* **EXERCISE BRIEF**
Output the full listing word for word.

* **Records with modeling code**
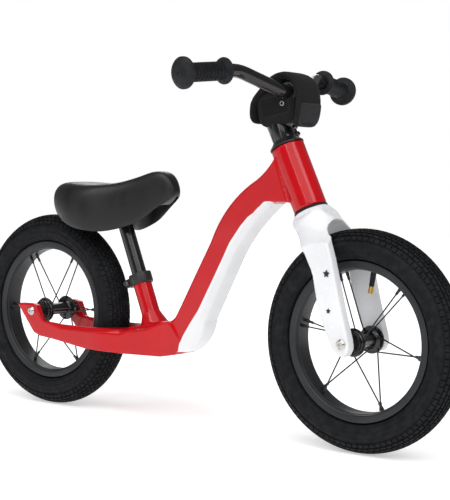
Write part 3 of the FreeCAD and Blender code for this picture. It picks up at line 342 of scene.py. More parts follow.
def tyre_rubber(name, colour):
    """Moulded rubber, matte, with a little dust in patches."""
    rubber = Finish(name, Specular_IOR_Level=0.14)
    dust = rubber.spread(rubber.noise(45, 6), 0.52, 0.85, 0.0, 0.35)
    clean = rubber.shaded(colour, 0.3, 90)
    rubber.surface("Base Color", rubber.mix(dust, clean, dark_of((0.9, 0.95, 1.1), 0.035)))
    rubber.worn(200, 4, 0.58, 0.78, top=0.7)
    rubber.grained(1300, 4, 0.00012, 0.6)
    return rubber.material


def grip_rubber(name, colour):
    """Softer rubber, a little lighter and shinier than a tyre's."""
    rubber = Finish(name, Specular_IOR_Level=0.2)
    rubber.surface("Base Color", rubber.shaded(dark_of(colour, 1.4), 0.3, 120))
    rubber.worn(250, 4, 0.45, 0.65, top=0.7)
    rubber.grained(2400, 3, 0.00008, 0.6)
    return rubber.material


def moulded_plastic(name, colour):
    """Plain moulded plastic with a satin surface."""
    plastic = Finish(name)
    plastic.surface("Base Color", plastic.shaded(colour, 0.12, 60))
    plastic.worn(200, 4, 0.38, 0.52, top=0.7)
    plastic.grained(1500, 3, 0.00005, 0.5, edge=0.0005)
    return plastic.material


def steel(name, colour, low, high):
    """Plated steel with brushed streaks and small marks."""
    metal = Finish(name, Metallic=1.0)
    streaks = metal.noise(500, 4, metal.stretched((1, 0.12, 1)))
    marks = metal.spread(metal.noise(160, 5), 0.35, 0.8)
    metal.surface("Base Color", metal.mix(marks, colour, dark_of(colour, 0.7)))
    metal.surface("Roughness", metal.spread(streaks, 0.3, 0.7, low, high))
    metal.surface("Normal", metal.bumped(streaks, 0.00003, 0.4, metal.soft_edge(0.0004)))
    return metal.material


def saddle_skin(name, colour):
    """Artificial leather: a fine pebble grain with broader creases, slightly shiny, with painted shade in the
    grain's crevices.
    """
    skin = Finish(name, Specular_IOR_Level=0.42)
    pebbles = skin.cells(720, "SMOOTH_F1")
    creases = skin.cells(330, "DISTANCE_TO_EDGE")
    # Painted shade: the crevices between the pebbles are darkened towards a darker copy of the skin colour.
    grain_valley_shade = skin.spread(pebbles, 0.1, 0.6)
    skin.surface("Base Color", skin.mix(grain_valley_shade, skin.shaded(colour, 0.2, 30), dark_of(colour, 0.55)))
    skin.worn(70, 5, 0.34, 0.44, top=0.7)
    fine = skin.bumped(pebbles, -0.0001, 0.3)
    skin.surface("Normal", skin.bumped(skin.spread(creases, 0.0, 0.12), 0.00008, 0.4, fine))
    return skin.material


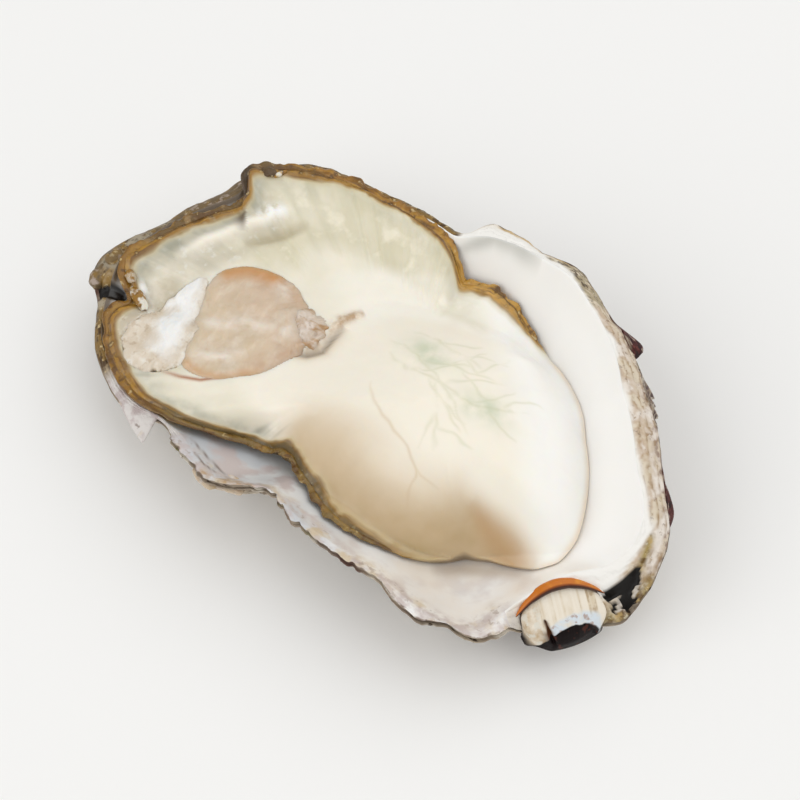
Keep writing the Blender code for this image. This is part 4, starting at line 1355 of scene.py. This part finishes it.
def studio():
    """Pale floor, camera looking down at the shell, and large soft lights."""
    corners = [(x * FLOOR_HALF, y * FLOOR_HALF, -FLOOR_DROP) for x, y in ((-1, -1), (1, -1), (1, 1), (-1, 1))]
    floor = bpy.data.meshes.new("studio_floor")
    floor.from_pydata(corners, [], [(0, 1, 2, 3)])
    floor.materials.append(material("matt_card", "F6F6F5", roughness=0.9))
    board = bpy.data.objects.new("studio_floor", floor)
    bpy.context.scene.collection.objects.link(board)

    aim = Vector((0, 0, AIM_HEIGHT)) * MM
    level = math.cos(TILT)
    back = Vector((math.sin(TURN) * level, -math.cos(TURN) * level, math.sin(TILT)))
    lens = bpy.data.cameras.new("camera")
    lens.lens, lens.sensor_width, lens.clip_start = 85, 36, 0.01
    bpy.context.scene.camera = stand("camera", lens, aim + back * AWAY * MM, aim)
    for name, place, power, width in LIGHTS:
        light = bpy.data.lights.new(name, "AREA")
        light.energy, light.size = power, width
        stand(name, light, place, Vector())
    world = bpy.data.worlds.new("room")
    bpy.context.scene.world = world
    world.use_nodes = True
    backdrop = world.node_tree.nodes["Background"]
    backdrop.inputs["Color"].default_value = colour("FBFAF8")
    backdrop.inputs["Strength"].default_value = 0.54
    bpy.context.scene.view_settings.view_transform = "Standard"


def main():
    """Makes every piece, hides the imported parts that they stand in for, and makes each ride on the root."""
    valve = shell()
    layers = [growth_layer(number, *layer) for number, layer in enumerate(LAYERS)]
    flesh = meat()
    frill = fringe()
    blade, block = spur(), hinge_block()
    quick, catch, film, strip = quick_muscle(), catch_muscle(), membrane(), ligament()
    layers += [lump(*shape, EDGE_LAYERS, fields) for *shape, fields in SHELL_LUMPS]
    folds = [flesh_lump(*fold) for fold in FLESH_LUMPS]
    for piece in [valve, *layers, blade, block]:
        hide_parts("shell")
    for piece in [flesh, frill, film, *folds]:
        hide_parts("meat")
    for piece, name in ((quick, "adductor_quick"), (catch, "adductor_catch")):
        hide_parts(name)
    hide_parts("hinge_ligament")
    for piece in [valve, *layers, blade, block, flesh, frill, film, *folds, quick, catch, strip]:
        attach(piece, "root")
    studio()


main()
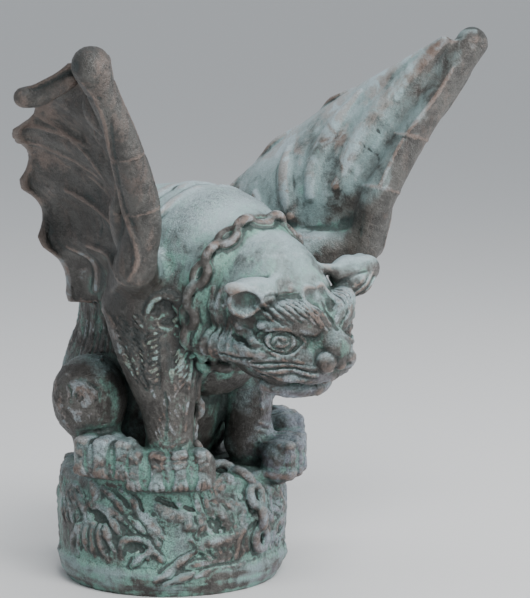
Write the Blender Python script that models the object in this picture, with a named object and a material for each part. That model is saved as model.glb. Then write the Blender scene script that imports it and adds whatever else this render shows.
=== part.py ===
"""Winged gargoyle crouching on a round drum, cast in one piece.

The beast faces -Y, its left side is +X, +Z is up, and the origin is the centre of the drum's
flat underside.  All sizes below are millimetres; the finished mesh is in metres.
The body is laid out as overlapping closed lumps, limbs, loops and sheets, which are then
fused into one skin, softened, thinned and cut flat underneath.
"""
import math

import bmesh
import bpy
import numpy as np
from mathutils import Matrix, Vector

MM = 0.001

# Drum
DRUM_TOP = 116.0
DRUM_PROFILE = [(-8, 104), (2, 107), (9, 112), (40, 117), (72, 119), (95, 116), (110, 112), (DRUM_TOP, 102)]
RELIEF_LOW, RELIEF_HIGH = 36.0, 100.0
SCROLL_COUNT = 4
SCROLL_RADIUS = 26.0

# Body
BACK_TOP = 392.0
SHOULDER_X = 62.0
FOREPAW_BEARING = 40.0
FOREPAW_REACH = 131.0
FORELEG_REACH = {-1: 101.0, 1: 79.0}
HINDPAW_BEARING = 70.0
HINDPAW_REACH = 130.0

# Head: its own frame is turned a little to the beast's left
HEAD_CENTRE = (5.0, -162.0, 284.0)
HEAD_TURN = 5.0

# Chain
COLLAR_CENTRE = (2.0, -134.0, 300.0)
COLLAR_RADII = (88.0, 90.0)
COLLAR_TILT = 20.0
LINK_LENGTH, LINK_WIDTH, LINK_WIRE = 27.0, 18.0, 4.5

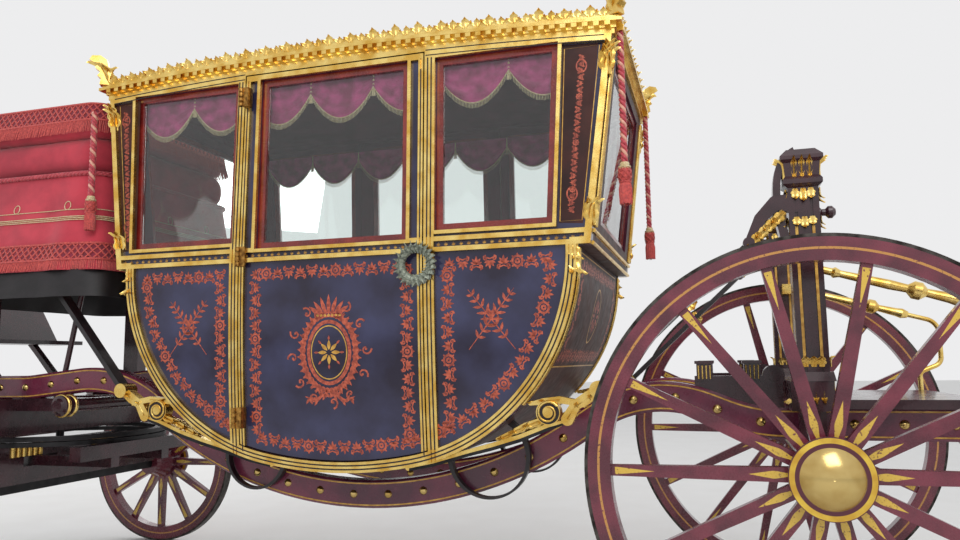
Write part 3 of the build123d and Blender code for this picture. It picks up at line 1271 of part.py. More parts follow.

* **EXPECTED ANSWER**
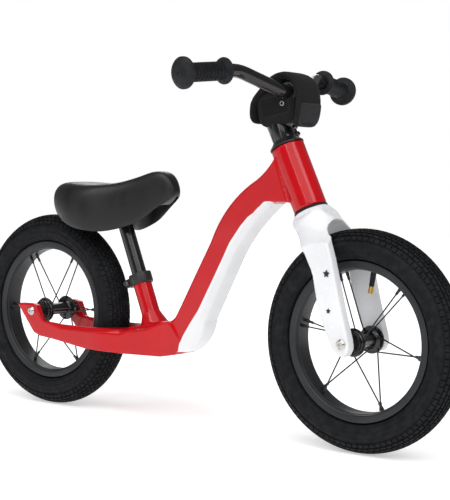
Write part 3 of the FreeCAD and Blender code for this picture. It picks up at line 342 of scene.py. More parts follow.
def tyre_rubber(name, colour):
    """Moulded rubber, matte, with a little dust in patches."""
    rubber = Finish(name, Specular_IOR_Level=0.14)
    dust = rubber.spread(rubber.noise(45, 6), 0.52, 0.85, 0.0, 0.35)
    clean = rubber.shaded(colour, 0.3, 90)
    rubber.surface("Base Color", rubber.mix(dust, clean, dark_of((0.9, 0.95, 1.1), 0.035)))
    rubber.worn(200, 4, 0.58, 0.78, top=0.7)
    rubber.grained(1300, 4, 0.00012, 0.6)
    return rubber.material


def grip_rubber(name, colour):
    """Softer rubber, a little lighter and shinier than a tyre's."""
    rubber = Finish(name, Specular_IOR_Level=0.2)
    rubber.surface("Base Color", rubber.shaded(dark_of(colour, 1.4), 0.3, 120))
    rubber.worn(250, 4, 0.45, 0.65, top=0.7)
    rubber.grained(2400, 3, 0.00008, 0.6)
    return rubber.material


def moulded_plastic(name, colour):
    """Plain moulded plastic with a satin surface."""
    plastic = Finish(name)
    plastic.surface("Base Color", plastic.shaded(colour, 0.12, 60))
    plastic.worn(200, 4, 0.38, 0.52, top=0.7)
    plastic.grained(1500, 3, 0.00005, 0.5, edge=0.0005)
    return plastic.material


def steel(name, colour, low, high):
    """Plated steel with brushed streaks and small marks."""
    metal = Finish(name, Metallic=1.0)
    streaks = metal.noise(500, 4, metal.stretched((1, 0.12, 1)))
    marks = metal.spread(metal.noise(160, 5), 0.35, 0.8)
    metal.surface("Base Color", metal.mix(marks, colour, dark_of(colour, 0.7)))
    metal.surface("Roughness", metal.spread(streaks, 0.3, 0.7, low, high))
    metal.surface("Normal", metal.bumped(streaks, 0.00003, 0.4, metal.soft_edge(0.0004)))
    return metal.material


def saddle_skin(name, colour):
    """Artificial leather: a fine pebble grain with broader creases, slightly shiny, with painted shade in the
    grain's crevices.
    """
    skin = Finish(name, Specular_IOR_Level=0.42)
    pebbles = skin.cells(720, "SMOOTH_F1")
    creases = skin.cells(330, "DISTANCE_TO_EDGE")
    # Painted shade: the crevices between the pebbles are darkened towards a darker copy of the skin colour.
    grain_valley_shade = skin.spread(pebbles, 0.1, 0.6)
    skin.surface("Base Color", skin.mix(grain_valley_shade, skin.shaded(colour, 0.2, 30), dark_of(colour, 0.55)))
    skin.worn(70, 5, 0.34, 0.44, top=0.7)
    fine = skin.bumped(pebbles, -0.0001, 0.3)
    skin.surface("Normal", skin.bumped(skin.spread(creases, 0.0, 0.12), 0.00008, 0.4, fine))
    return skin.material


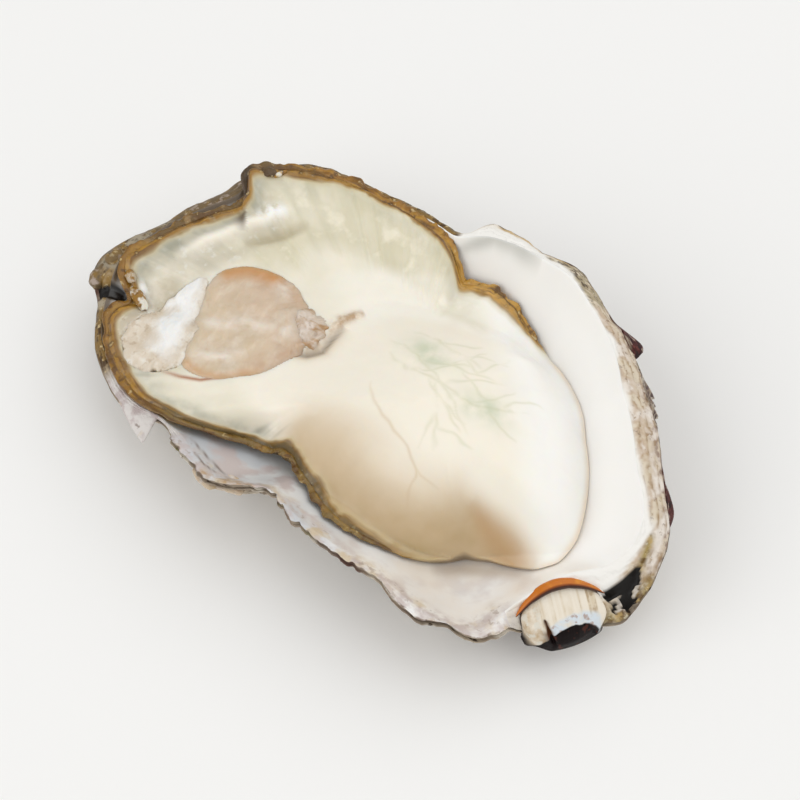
Keep writing the Blender code for this image. This is part 4, starting at line 1355 of scene.py. This part finishes it.
def studio():
    """Pale floor, camera looking down at the shell, and large soft lights."""
    corners = [(x * FLOOR_HALF, y * FLOOR_HALF, -FLOOR_DROP) for x, y in ((-1, -1), (1, -1), (1, 1), (-1, 1))]
    floor = bpy.data.meshes.new("studio_floor")
    floor.from_pydata(corners, [], [(0, 1, 2, 3)])
    floor.materials.append(material("matt_card", "F6F6F5", roughness=0.9))
    board = bpy.data.objects.new("studio_floor", floor)
    bpy.context.scene.collection.objects.link(board)

    aim = Vector((0, 0, AIM_HEIGHT)) * MM
    level = math.cos(TILT)
    back = Vector((math.sin(TURN) * level, -math.cos(TURN) * level, math.sin(TILT)))
    lens = bpy.data.cameras.new("camera")
    lens.lens, lens.sensor_width, lens.clip_start = 85, 36, 0.01
    bpy.context.scene.camera = stand("camera", lens, aim + back * AWAY * MM, aim)
    for name, place, power, width in LIGHTS:
        light = bpy.data.lights.new(name, "AREA")
        light.energy, light.size = power, width
        stand(name, light, place, Vector())
    world = bpy.data.worlds.new("room")
    bpy.context.scene.world = world
    world.use_nodes = True
    backdrop = world.node_tree.nodes["Background"]
    backdrop.inputs["Color"].default_value = colour("FBFAF8")
    backdrop.inputs["Strength"].default_value = 0.54
    bpy.context.scene.view_settings.view_transform = "Standard"


def main():
    """Makes every piece, hides the imported parts that they stand in for, and makes each ride on the root."""
    valve = shell()
    layers = [growth_layer(number, *layer) for number, layer in enumerate(LAYERS)]
    flesh = meat()
    frill = fringe()
    blade, block = spur(), hinge_block()
    quick, catch, film, strip = quick_muscle(), catch_muscle(), membrane(), ligament()
    layers += [lump(*shape, EDGE_LAYERS, fields) for *shape, fields in SHELL_LUMPS]
    folds = [flesh_lump(*fold) for fold in FLESH_LUMPS]
    for piece in [valve, *layers, blade, block]:
        hide_parts("shell")
    for piece in [flesh, frill, film, *folds]:
        hide_parts("meat")
    for piece, name in ((quick, "adductor_quick"), (catch, "adductor_catch")):
        hide_parts(name)
    hide_parts("hinge_ligament")
    for piece in [valve, *layers, blade, block, flesh, frill, film, *folds, quick, catch, strip]:
        attach(piece, "root")
    studio()


main()
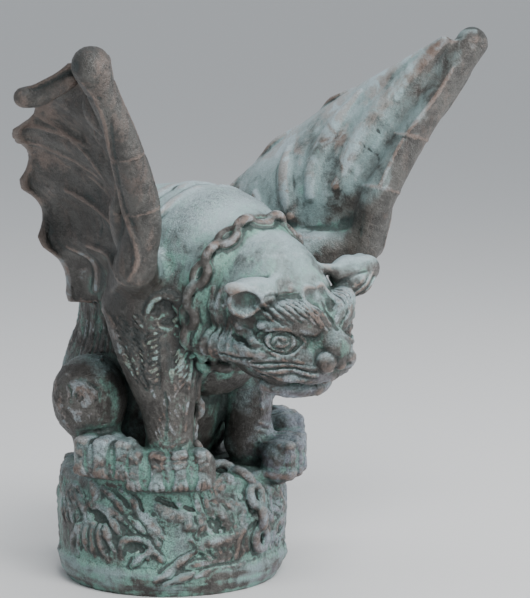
Write the Blender Python script that models the object in this picture, with a named object and a material for each part. That model is saved as model.glb. Then write the Blender scene script that imports it and adds whatever else this render shows.
=== part.py ===
"""Winged gargoyle crouching on a round drum, cast in one piece.

The beast faces -Y, its left side is +X, +Z is up, and the origin is the centre of the drum's
flat underside.  All sizes below are millimetres; the finished mesh is in metres.
The body is laid out as overlapping closed lumps, limbs, loops and sheets, which are then
fused into one skin, softened, thinned and cut flat underneath.
"""
import math

import bmesh
import bpy
import numpy as np
from mathutils import Matrix, Vector

MM = 0.001

# Drum
DRUM_TOP = 116.0
DRUM_PROFILE = [(-8, 104), (2, 107), (9, 112), (40, 117), (72, 119), (95, 116), (110, 112), (DRUM_TOP, 102)]
RELIEF_LOW, RELIEF_HIGH = 36.0, 100.0
SCROLL_COUNT = 4
SCROLL_RADIUS = 26.0

# Body
BACK_TOP = 392.0
SHOULDER_X = 62.0
FOREPAW_BEARING = 40.0
FOREPAW_REACH = 131.0
FORELEG_REACH = {-1: 101.0, 1: 79.0}
HINDPAW_BEARING = 70.0
HINDPAW_REACH = 130.0

# Head: its own frame is turned a little to the beast's left
HEAD_CENTRE = (5.0, -162.0, 284.0)
HEAD_TURN = 5.0

# Chain
COLLAR_CENTRE = (2.0, -134.0, 300.0)
COLLAR_RADII = (88.0, 90.0)
COLLAR_TILT = 20.0
LINK_LENGTH, LINK_WIDTH, LINK_WIRE = 27.0, 18.0, 4.5

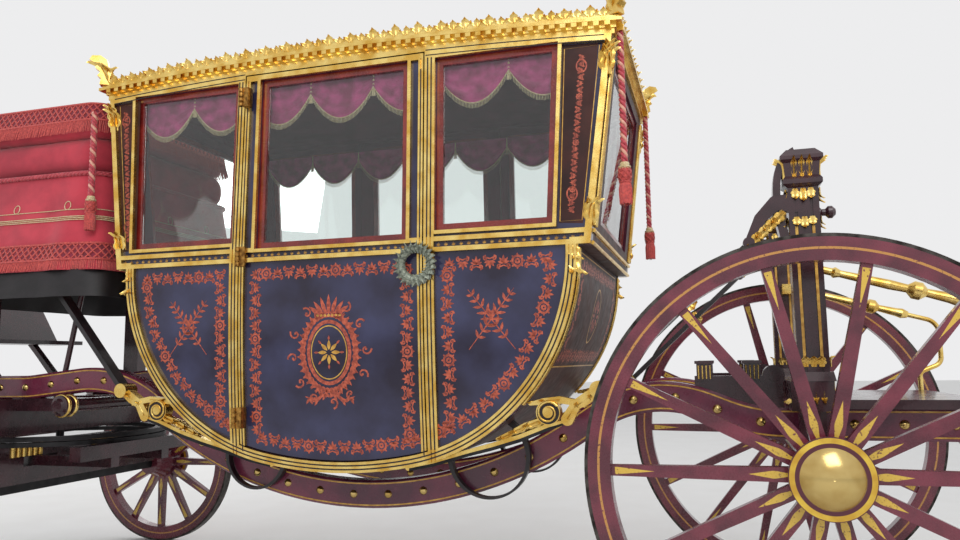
Write part 3 of the build123d and Blender code for this picture. It picks up at line 1271 of part.py. More parts follow.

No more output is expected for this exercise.